Марку сделалось намного легче, и он, казалось, полностью растворился в книге. Я обогнул кровать с разорванной обёрткой и увидел вдалеке за окном взрыв радужного фейерверка.
– Отсюда его не видно, – сказал Марк, не поднимая глаз.
– Как же не видно? Это с другой стороны не видать.
– Далеко запускают.
– Нет. Вон, как мерцают искорки в облаках! Словно светлячки, – произнёс я, когда в очередной раз по небосклону рассыпались мириады трепещущих огоньков.
– Неужели?
– Фома неверующий.
Я таки остался возле окна, дрожа от радостного нетерпения, когда Марк оставил книгу и, пошатываясь, подобрался к широкому подоконнику с ярко-розовой гусманией в керамическом кашпо. Он опёрся рукой о стену за раздвинутыми полутёмными шторами, и тогда я указал на острые кровавые крыши. Раздался невнятный звук. Вмиг остановился некрепкий снегопад. Мы заметили разлетающиеся, необычайно насыщенные искры. С жадностью ловил я их слезящимися глазами. Марка растрогали мои слёзы. Как и я, с такой же светлой печалью он провожал покорно идущий за снежный горизонт год, его ужасы и болезни, несчастья прошлых лет, прятавшиеся в брызгах лопающегося фейерверка; и у него также выступали трогательные слёзы на глазах, в которых отражались затухающие огни.
Оставив Марка, я спустился к столу. Алина нахваливала фирменную курицу Сергея с хмели-сунели, в свою очередь он раскладывал салаты по тарелкам.
Небывалый прилив вдохновения послужил толчком к откровенному разговору с мамой.
Я поставил локти на стол и произнёс тишайшим голосом, чтобы никто не подслушал:
– Надо мной нависают Тени.
– Какие Тени?
– Тени, как мои злые эмоции, воспоминания. Они появились ещё, когда мы похоронили папу. Да, я не буду о нём. Прости, не подумал. Важнее всего даже не это. Они желают мне смерти, и я не справляюсь в одиночку. На школьном конкурсе, помнишь, был такой конкурс осенью, куда меня заставила пойти Алина? Произошёл первый, так называемый приступ.
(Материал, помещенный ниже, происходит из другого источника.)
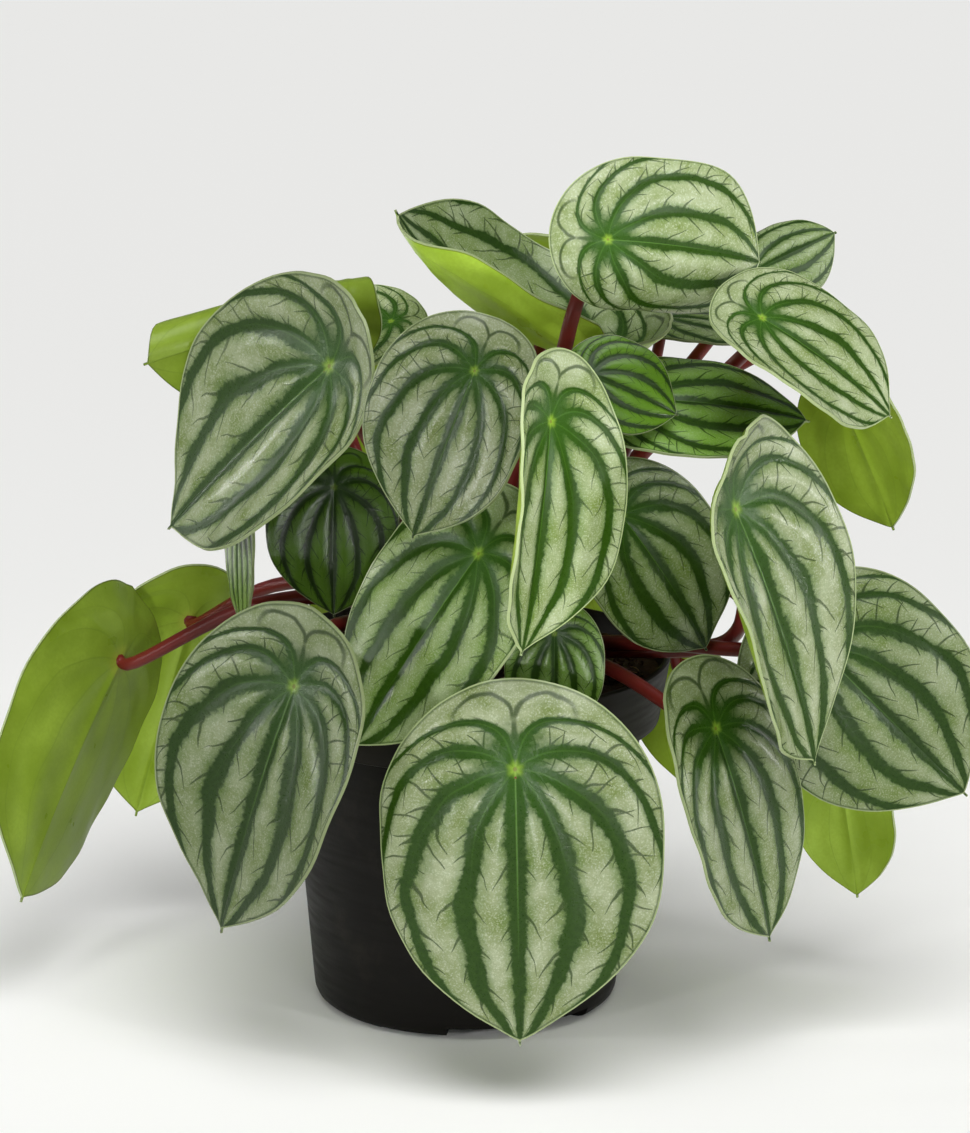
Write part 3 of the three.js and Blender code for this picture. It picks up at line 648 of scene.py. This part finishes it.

У меня страшно закружилась голова, из носа пошла кровь. Следующие два с половиной месяца я провёл в страхе. И единственным моим спасителем был Марк. Он так играет, так играет на пианино! – говорил я, невольно повысив безбоязненный тон. – Ты бы послушала его! Я приглашу тебя как-нибудь. Жаль, что раньше не приглашал. И Тени эти, они не выносят его музыку. Но они остаются со мной, никуда не уходят, как и Мать. Мать же моя Скорбь… Скорбь по папе.
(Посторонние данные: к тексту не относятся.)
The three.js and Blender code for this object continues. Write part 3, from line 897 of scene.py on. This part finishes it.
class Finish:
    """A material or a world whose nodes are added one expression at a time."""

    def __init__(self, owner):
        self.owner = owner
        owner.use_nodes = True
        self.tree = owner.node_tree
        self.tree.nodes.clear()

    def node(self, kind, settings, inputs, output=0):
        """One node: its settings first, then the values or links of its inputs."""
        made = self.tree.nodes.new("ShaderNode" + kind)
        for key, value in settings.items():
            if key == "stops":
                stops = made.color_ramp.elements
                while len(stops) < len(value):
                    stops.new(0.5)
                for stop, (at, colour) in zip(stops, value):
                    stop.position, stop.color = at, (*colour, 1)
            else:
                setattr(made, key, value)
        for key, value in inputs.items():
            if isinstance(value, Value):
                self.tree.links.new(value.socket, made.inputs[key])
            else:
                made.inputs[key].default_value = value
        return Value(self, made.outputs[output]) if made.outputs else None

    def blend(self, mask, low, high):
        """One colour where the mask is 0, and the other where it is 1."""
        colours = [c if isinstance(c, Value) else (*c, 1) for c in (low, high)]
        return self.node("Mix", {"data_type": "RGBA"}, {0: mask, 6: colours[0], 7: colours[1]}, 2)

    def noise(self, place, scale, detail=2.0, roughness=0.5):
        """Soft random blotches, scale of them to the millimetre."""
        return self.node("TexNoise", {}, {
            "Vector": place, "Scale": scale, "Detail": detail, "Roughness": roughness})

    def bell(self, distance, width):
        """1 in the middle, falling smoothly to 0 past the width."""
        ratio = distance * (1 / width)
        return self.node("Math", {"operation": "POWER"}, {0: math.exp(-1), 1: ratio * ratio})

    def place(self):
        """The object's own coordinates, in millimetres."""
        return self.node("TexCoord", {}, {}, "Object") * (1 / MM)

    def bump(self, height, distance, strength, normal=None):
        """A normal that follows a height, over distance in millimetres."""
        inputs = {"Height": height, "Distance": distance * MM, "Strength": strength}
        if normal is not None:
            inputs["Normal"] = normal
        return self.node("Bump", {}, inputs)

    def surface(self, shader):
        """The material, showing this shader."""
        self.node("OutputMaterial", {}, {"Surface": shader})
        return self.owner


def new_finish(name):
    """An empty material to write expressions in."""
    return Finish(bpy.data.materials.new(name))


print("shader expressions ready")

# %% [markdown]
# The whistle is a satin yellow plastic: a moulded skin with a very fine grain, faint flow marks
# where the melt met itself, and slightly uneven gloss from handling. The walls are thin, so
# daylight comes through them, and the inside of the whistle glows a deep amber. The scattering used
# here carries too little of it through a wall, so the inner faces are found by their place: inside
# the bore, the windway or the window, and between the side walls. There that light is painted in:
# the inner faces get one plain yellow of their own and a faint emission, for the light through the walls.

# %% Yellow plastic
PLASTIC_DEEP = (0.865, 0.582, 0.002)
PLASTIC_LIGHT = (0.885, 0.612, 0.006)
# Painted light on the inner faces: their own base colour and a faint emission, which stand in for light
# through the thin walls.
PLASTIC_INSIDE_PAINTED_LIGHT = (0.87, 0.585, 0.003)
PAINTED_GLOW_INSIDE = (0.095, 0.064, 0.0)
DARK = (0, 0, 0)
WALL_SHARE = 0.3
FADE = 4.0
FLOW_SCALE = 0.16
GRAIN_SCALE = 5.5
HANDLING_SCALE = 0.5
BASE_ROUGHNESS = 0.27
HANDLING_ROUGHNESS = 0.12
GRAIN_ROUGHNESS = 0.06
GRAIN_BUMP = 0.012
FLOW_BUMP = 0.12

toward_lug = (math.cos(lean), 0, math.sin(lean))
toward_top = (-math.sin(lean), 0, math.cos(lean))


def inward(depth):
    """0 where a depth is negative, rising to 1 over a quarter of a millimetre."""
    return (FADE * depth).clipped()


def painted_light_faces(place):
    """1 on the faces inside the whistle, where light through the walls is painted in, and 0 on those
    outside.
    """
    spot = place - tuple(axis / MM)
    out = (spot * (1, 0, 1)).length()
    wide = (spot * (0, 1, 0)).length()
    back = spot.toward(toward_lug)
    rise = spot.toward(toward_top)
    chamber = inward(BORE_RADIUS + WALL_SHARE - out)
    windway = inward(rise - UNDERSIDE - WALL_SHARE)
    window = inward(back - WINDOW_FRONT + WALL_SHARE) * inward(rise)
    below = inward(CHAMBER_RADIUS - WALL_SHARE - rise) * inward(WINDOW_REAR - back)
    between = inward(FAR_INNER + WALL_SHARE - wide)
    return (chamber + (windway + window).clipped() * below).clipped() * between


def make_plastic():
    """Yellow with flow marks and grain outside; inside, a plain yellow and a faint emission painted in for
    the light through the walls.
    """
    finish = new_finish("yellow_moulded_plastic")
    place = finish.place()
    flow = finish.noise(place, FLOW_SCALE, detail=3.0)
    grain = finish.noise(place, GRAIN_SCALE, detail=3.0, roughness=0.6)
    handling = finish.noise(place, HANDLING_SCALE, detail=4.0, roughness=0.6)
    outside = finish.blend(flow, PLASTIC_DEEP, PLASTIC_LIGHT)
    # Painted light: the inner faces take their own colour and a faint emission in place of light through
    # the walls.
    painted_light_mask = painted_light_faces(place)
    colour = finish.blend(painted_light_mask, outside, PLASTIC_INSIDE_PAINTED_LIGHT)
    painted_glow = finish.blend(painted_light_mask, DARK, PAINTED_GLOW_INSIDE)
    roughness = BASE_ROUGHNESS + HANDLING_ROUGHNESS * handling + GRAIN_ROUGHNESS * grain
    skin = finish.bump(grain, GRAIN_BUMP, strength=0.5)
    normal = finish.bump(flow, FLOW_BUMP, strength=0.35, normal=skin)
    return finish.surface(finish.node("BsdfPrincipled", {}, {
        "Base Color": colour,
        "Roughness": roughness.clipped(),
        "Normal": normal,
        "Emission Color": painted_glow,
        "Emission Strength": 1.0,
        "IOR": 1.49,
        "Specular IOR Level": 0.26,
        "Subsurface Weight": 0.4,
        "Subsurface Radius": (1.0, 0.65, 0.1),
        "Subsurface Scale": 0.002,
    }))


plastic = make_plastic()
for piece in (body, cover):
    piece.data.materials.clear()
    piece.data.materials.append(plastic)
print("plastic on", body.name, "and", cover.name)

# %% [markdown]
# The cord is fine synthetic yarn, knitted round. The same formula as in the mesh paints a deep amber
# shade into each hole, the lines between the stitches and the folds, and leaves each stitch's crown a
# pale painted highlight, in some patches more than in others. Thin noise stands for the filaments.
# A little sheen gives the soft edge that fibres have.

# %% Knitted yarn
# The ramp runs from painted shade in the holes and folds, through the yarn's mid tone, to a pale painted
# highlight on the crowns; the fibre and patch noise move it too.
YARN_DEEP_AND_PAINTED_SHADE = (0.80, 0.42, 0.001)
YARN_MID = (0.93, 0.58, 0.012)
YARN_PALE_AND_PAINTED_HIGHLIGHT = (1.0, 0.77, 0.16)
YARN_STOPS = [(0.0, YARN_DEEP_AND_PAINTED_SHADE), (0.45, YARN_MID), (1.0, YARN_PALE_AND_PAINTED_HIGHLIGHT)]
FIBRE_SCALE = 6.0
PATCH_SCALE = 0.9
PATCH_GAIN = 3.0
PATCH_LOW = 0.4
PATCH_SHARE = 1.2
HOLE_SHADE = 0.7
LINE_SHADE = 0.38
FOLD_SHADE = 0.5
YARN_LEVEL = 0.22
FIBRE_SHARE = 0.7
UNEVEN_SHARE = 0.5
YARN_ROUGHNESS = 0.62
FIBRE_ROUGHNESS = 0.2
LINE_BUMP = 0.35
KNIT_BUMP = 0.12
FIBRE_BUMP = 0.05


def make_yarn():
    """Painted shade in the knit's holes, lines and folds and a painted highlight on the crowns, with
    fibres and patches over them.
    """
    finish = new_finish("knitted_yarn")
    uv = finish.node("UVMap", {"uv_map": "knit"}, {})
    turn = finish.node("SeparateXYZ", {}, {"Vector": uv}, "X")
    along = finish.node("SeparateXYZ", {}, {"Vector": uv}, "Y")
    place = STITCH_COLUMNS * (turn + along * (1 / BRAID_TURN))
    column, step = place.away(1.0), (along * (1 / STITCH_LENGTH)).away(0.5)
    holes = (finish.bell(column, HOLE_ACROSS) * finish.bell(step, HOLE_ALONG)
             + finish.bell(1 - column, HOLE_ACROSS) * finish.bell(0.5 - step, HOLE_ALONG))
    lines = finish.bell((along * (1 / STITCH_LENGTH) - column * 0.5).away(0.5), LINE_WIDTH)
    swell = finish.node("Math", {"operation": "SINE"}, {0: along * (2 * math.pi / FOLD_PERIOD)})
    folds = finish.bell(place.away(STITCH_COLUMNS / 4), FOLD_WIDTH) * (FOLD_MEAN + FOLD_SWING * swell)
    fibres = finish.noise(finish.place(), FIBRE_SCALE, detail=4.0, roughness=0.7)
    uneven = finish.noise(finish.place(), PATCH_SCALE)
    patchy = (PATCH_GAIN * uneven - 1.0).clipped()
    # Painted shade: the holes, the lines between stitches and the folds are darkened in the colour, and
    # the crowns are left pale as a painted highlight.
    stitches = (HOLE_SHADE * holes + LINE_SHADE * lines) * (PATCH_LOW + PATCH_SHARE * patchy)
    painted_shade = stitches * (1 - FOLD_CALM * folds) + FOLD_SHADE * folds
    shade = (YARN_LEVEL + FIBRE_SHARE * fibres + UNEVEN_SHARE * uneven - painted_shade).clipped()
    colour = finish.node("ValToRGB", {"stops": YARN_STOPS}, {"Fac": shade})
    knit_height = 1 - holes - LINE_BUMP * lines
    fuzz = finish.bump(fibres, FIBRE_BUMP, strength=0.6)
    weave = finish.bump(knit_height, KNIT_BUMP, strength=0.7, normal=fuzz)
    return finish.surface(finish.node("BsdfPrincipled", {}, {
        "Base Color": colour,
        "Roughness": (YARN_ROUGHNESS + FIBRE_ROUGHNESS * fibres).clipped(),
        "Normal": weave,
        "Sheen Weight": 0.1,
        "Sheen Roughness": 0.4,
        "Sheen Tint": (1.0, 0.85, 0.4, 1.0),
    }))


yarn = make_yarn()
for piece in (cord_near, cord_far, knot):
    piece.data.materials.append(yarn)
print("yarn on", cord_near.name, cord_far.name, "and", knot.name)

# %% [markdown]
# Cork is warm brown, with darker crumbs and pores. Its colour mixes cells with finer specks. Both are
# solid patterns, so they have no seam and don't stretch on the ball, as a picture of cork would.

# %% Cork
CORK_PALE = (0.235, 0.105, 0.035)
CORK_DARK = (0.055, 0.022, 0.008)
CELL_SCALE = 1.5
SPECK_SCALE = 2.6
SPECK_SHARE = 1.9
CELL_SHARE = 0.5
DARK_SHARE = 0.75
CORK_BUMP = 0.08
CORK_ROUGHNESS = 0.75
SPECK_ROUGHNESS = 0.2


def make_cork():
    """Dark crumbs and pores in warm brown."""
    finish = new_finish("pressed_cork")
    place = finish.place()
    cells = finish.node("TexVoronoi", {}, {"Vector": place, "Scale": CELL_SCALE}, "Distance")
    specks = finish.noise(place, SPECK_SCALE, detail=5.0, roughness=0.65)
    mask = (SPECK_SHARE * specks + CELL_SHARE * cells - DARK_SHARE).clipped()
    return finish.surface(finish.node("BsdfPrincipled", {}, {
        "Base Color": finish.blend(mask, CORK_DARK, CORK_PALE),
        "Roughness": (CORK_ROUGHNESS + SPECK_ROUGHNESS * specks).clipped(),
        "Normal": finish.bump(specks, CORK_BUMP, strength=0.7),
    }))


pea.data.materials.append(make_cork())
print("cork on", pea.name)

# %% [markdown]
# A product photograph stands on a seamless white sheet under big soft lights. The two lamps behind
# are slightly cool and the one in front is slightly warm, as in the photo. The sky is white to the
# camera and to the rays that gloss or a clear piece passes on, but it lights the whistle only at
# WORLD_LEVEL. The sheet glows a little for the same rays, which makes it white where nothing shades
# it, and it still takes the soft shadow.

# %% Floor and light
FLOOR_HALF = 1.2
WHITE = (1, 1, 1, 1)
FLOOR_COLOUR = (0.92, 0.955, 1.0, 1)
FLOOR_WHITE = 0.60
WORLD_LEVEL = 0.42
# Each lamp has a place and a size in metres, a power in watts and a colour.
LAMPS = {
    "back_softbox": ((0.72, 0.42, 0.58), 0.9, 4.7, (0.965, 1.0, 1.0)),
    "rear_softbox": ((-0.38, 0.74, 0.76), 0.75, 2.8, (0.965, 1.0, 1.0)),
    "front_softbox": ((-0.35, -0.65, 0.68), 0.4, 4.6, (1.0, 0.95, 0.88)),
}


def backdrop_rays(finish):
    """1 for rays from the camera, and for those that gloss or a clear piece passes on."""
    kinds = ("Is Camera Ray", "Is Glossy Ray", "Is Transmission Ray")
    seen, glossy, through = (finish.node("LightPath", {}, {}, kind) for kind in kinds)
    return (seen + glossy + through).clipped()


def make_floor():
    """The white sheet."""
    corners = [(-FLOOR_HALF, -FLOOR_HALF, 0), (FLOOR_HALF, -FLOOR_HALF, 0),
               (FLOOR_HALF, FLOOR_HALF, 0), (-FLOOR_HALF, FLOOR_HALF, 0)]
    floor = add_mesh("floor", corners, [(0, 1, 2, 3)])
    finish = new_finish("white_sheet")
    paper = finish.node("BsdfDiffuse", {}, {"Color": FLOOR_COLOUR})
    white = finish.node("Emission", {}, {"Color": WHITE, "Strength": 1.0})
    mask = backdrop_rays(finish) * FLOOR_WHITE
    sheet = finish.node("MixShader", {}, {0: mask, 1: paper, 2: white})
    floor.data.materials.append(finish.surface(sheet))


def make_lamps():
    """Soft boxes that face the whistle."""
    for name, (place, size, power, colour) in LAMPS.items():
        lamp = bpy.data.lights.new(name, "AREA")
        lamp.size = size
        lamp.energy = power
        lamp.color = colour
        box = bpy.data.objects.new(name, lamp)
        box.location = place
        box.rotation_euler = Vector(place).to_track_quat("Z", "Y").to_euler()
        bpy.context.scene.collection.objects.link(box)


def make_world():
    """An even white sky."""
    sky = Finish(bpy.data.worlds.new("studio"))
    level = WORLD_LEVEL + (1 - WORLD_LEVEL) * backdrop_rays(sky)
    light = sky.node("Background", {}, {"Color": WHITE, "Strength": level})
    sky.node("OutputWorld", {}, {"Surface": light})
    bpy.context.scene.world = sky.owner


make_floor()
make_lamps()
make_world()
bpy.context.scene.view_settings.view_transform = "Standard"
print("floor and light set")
У меня пересохло в горле. Мама отставила оливье, но уронила на пол вилку, которой поддевала консервированный горошек и, сухо извинившись перед Алиной, с которой стукнулась лбом, недружелюбно засопела, словно носорог.
– Как вы? – спросил Сергей. Он сидел плечом к плечу с Татьяной, что беспрестанно повторяла вымышленные истории и простодушно восторгалась, когда их принимали за действительность. Вот и сейчас ей было радостно рассказывать о сыне, который якобы выиграл прошлогоднее соревнование по фигурному катанию в Волжском районе.
– Прекрасно.
– Мы скоро приступим к торту? – перебила мама. – Так ведь долго готовили.
– После двенадцати. А вы раньше пробовали его делать?